Single-crystalline α-Fe2O3 nanohexahedron as outstanding anode material for lithium-ion batteries

In this paper, single-crystalline hexahedron hematite is successfully obtained by a simple hydrothermal approach with assistance of PVP as surfactant. SEM and XRD results show that the as-obtained alpha-Fe2O3 has a nanohexahedron shape with high uniformity and high crystallinity. The effects of a few factors influencing the morphology of alpha-Fe2O3, such as PVP amount, reaction temperature, etc., are investigated carefully.

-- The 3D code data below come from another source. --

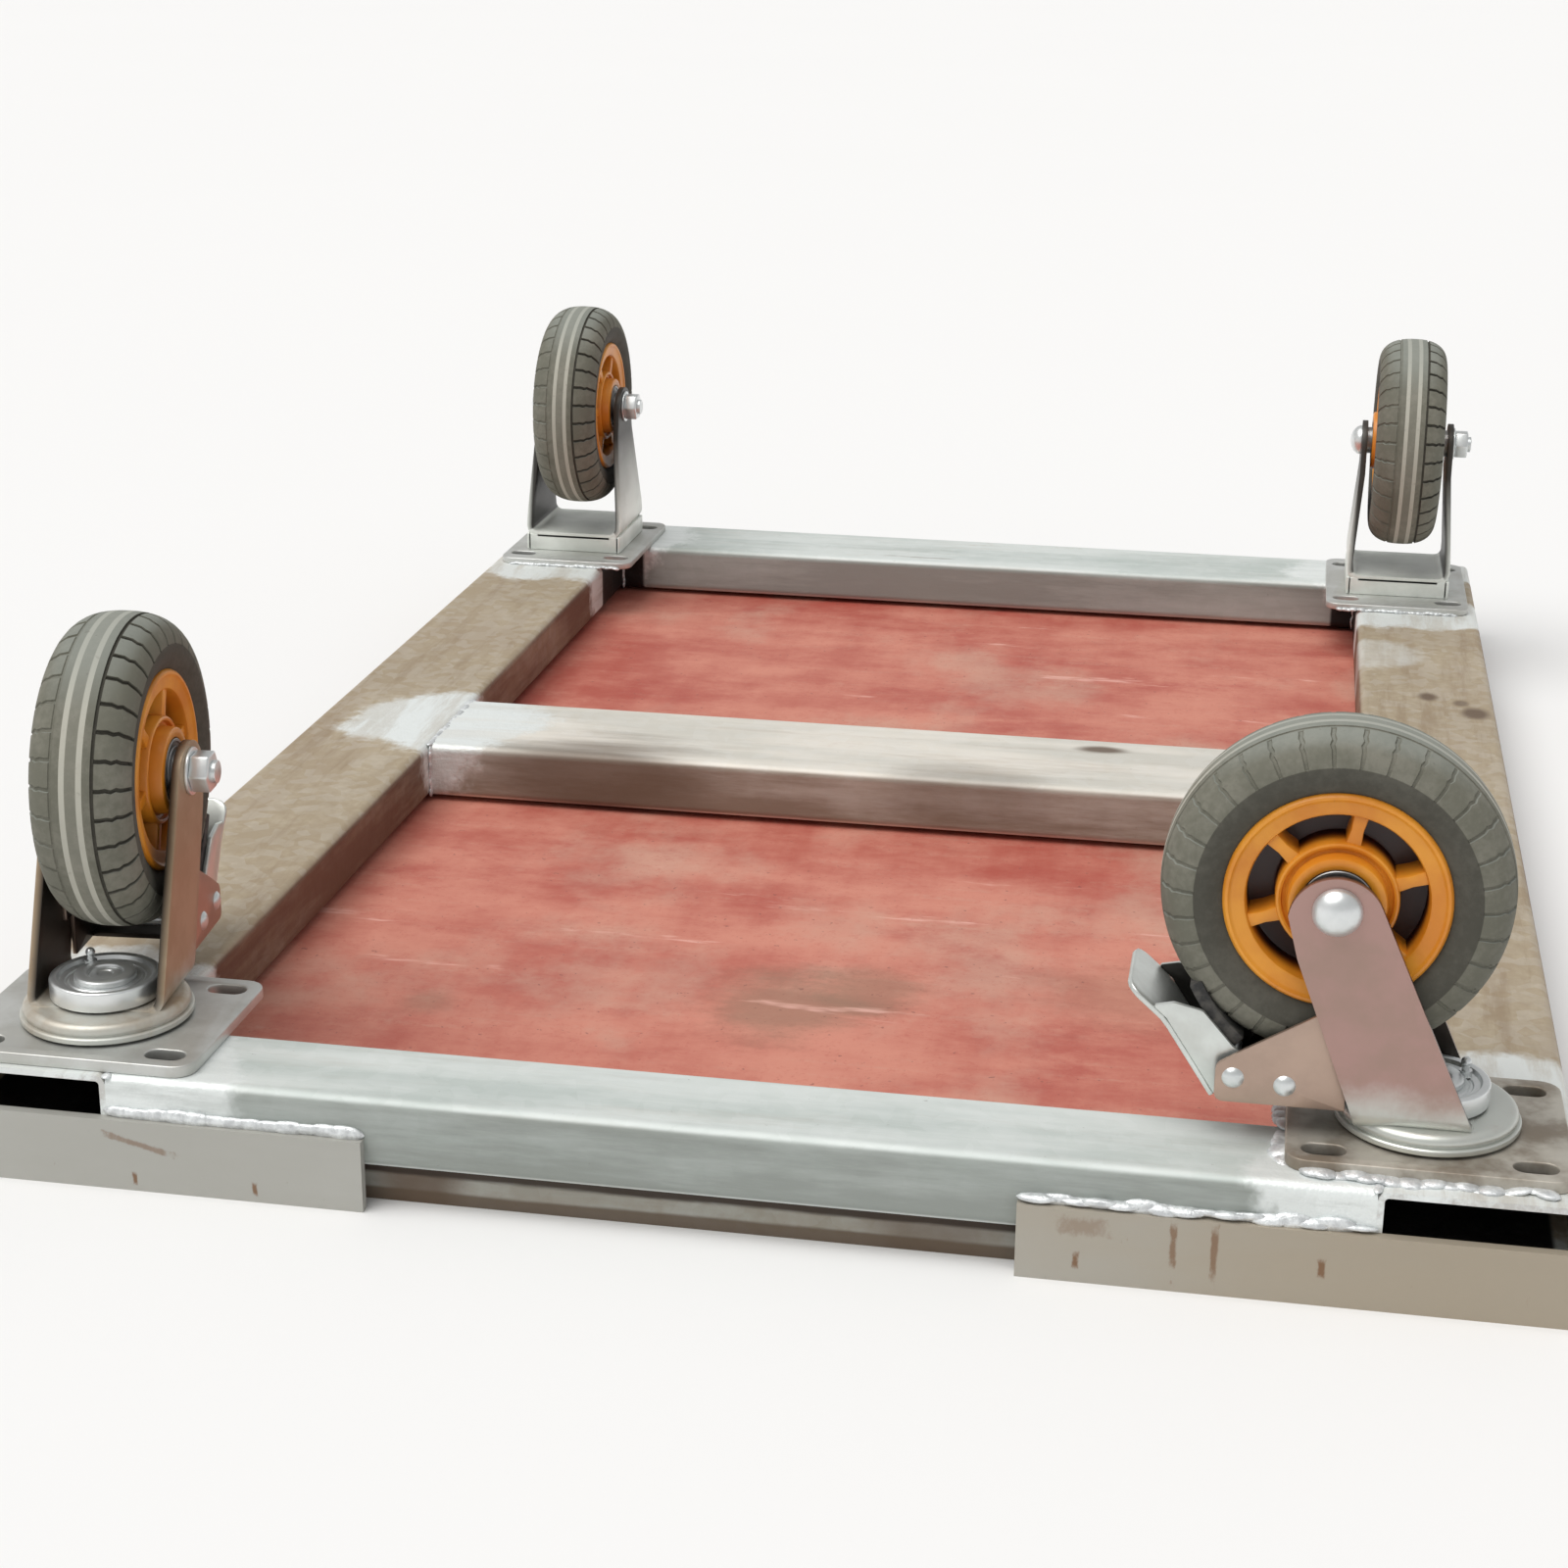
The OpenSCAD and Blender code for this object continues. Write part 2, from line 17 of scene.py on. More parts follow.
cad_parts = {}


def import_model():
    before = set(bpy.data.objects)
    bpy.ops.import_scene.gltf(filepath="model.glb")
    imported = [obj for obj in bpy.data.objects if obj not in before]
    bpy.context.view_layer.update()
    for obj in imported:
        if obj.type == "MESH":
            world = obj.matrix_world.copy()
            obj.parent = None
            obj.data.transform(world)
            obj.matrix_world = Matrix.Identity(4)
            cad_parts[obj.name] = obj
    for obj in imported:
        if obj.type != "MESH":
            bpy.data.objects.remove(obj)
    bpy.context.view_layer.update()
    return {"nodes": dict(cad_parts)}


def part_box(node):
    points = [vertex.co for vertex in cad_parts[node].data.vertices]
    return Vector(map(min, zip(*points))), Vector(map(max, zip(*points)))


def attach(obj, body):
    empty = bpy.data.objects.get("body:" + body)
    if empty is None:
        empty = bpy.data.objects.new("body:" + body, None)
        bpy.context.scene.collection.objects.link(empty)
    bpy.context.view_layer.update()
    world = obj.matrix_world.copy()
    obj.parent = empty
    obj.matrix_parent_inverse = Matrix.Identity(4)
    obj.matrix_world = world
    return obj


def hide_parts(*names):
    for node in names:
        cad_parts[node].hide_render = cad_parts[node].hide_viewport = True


Mesh, Material, Object = bpy.types.Mesh, bpy.types.Material, bpy.types.Object
LOG = logging.getLogger("truck")
MM = 0.001
Colour = tuple[float, float, float]
Point2 = tuple[float, float]
Point3 = tuple[float, float, float]
EVEN: Point3 = (1.0, 1.0, 1.0)


# ---------------------------------------------------------------- node graphs


class Wire:
    """An output socket that Python arithmetic can use: an expression on it adds its Math nodes."""

    def __init__(self, graph: "Graph", socket: bpy.types.NodeSocket) -> None:
        """Wraps a socket of the graph."""
        self.graph = graph
        self.socket = socket

    def math(self, operation: str, *others: "Value", first: Optional["Value"] = None) -> "Wire":
        """Adds a Math node.

        Args:
            operation: the Math node's operation.
            others: the operands after this one.
            first: an operand that comes before this one.

        Returns:
            The node's result.
        """
        operands = [self, *others] if first is None else [first, self]
        made = self.graph.node(self.graph.math_kind, {"operation": operation}, dict(enumerate(operands)))
        return Wire(self.graph, made.outputs[0])

    def __add__(self, other: "Value") -> "Wire":
        """Sum."""
        return self.math("ADD", other)

    def __sub__(self, other: "Value") -> "Wire":
        """Difference."""
        return self.math("SUBTRACT", other)

    def __rsub__(self, other: "Value") -> "Wire":
        """Difference from a value on the left."""
        return self.math("SUBTRACT", first=other)

    def __mul__(self, other: "Value") -> "Wire":
        """Product."""
        return self.math("MULTIPLY", other)

    def __truediv__(self, other: "Value") -> "Wire":
        """Quotient."""
        return self.math("DIVIDE", other)

    __radd__ = __add__
    __rmul__ = __mul__

    def size(self) -> "Wire":
        """Absolute value."""
        return self.math("ABSOLUTE")

    def most(self, other: "Value") -> "Wire":
        """The larger of the two."""
        return self.math("MAXIMUM", other)


Value = Union[Wire, float, int, Sequence[float]]


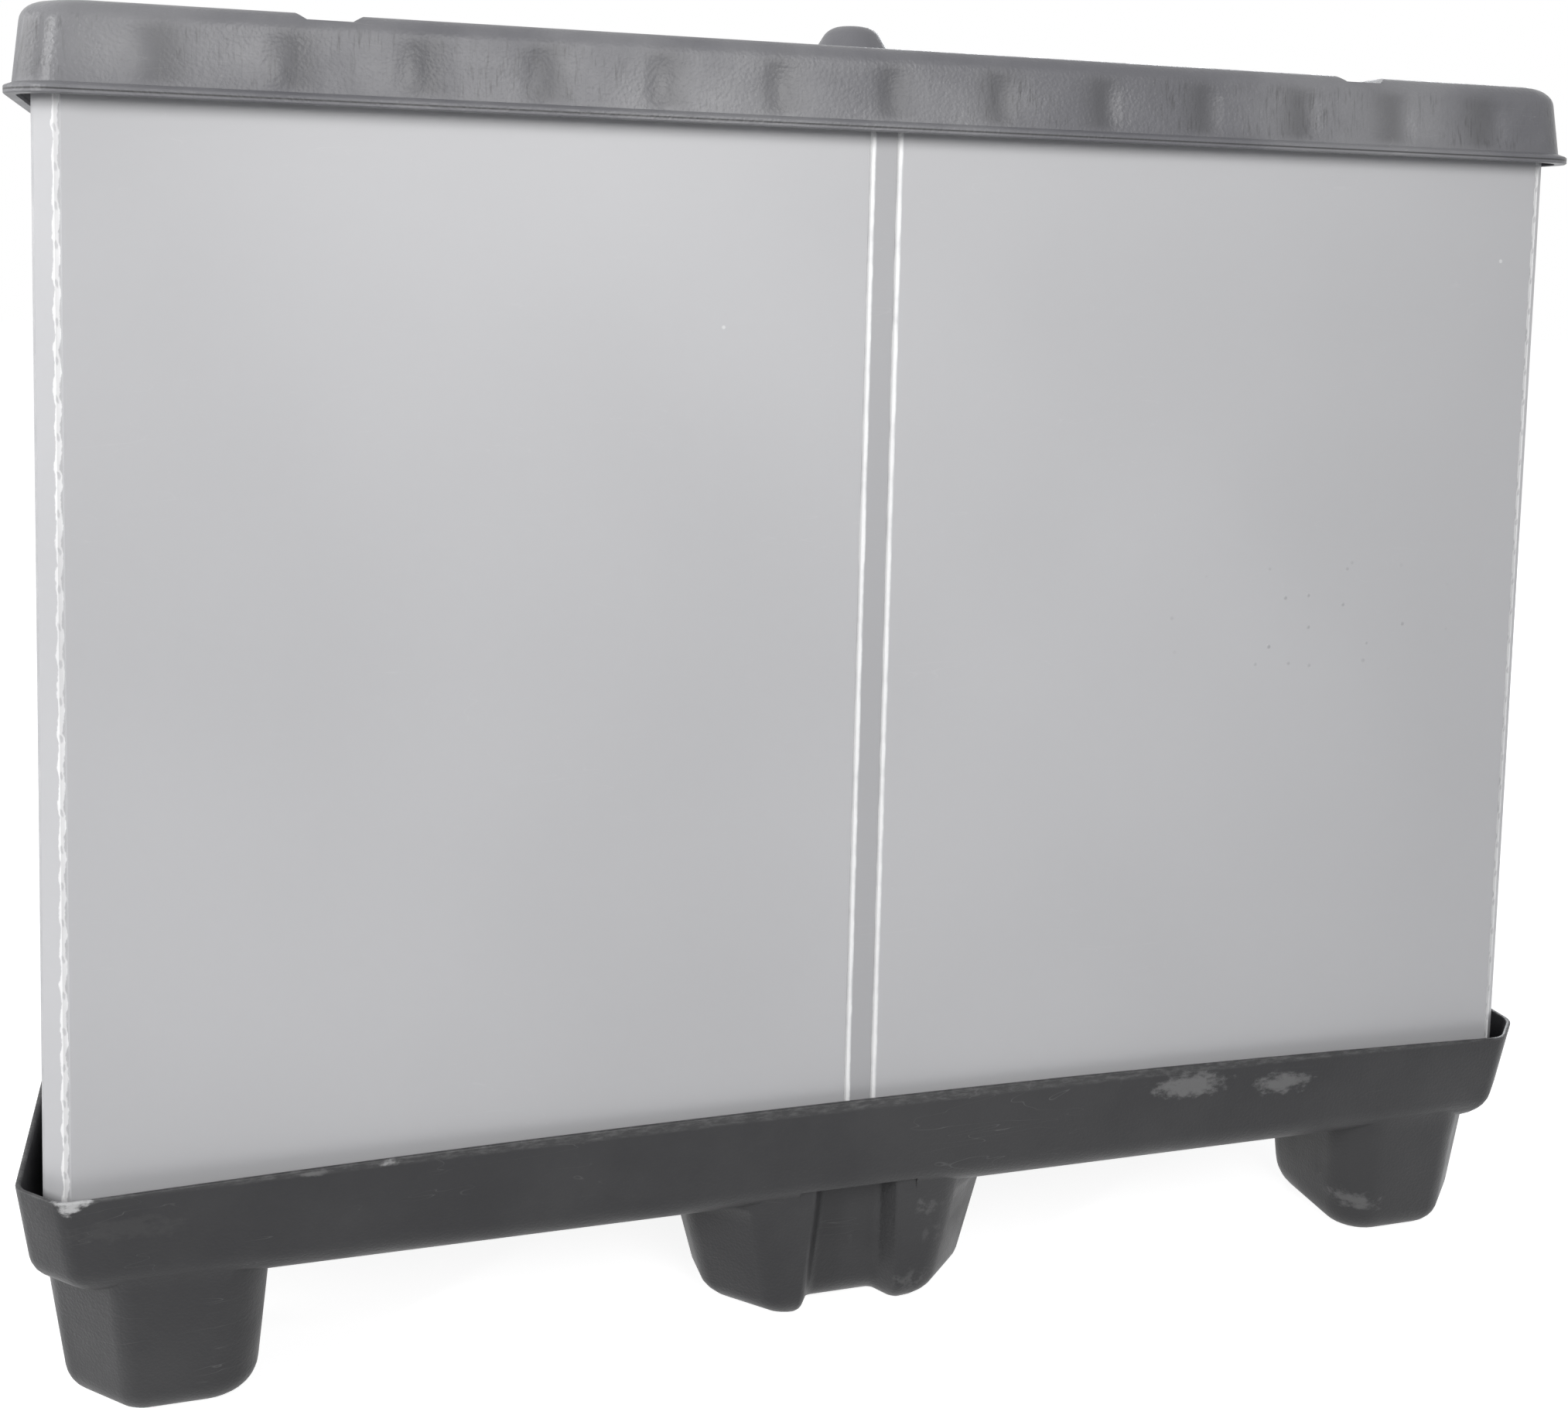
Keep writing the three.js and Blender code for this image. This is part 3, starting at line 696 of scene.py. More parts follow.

More importantly, time-dependent experiments are carried out to have in-depth insight into the formation of the single-crystalline alpha-Fe2O3 nanohexahedron. Based on the full characterization of as-obtained alpha-Fe2O3, it is concluded that PVP as surfactant plays an important role in the formation of the hexahedron shape of alpha-Fe2O3. Besides, the proposed formation mechanism of alpha-Fe2O3 nanohexahedron is that the shape of alpha-Fe2O3 evolves from the nuclei, needle-like shapes, and urchin-like aggregates to the hexahedron shape, driven by minimization of surface energy and Ostwald ripening. When used as an anode material for lithium-ion batteries, nanohexahedron alpha-Fe2O3 shows a high rate capability. Moreover, after 150 cycles, the storage capacity of alpha-Fe2O3 is still up to 680 mAh g(-1) and almost remains unchanged, suggesting high cyclability.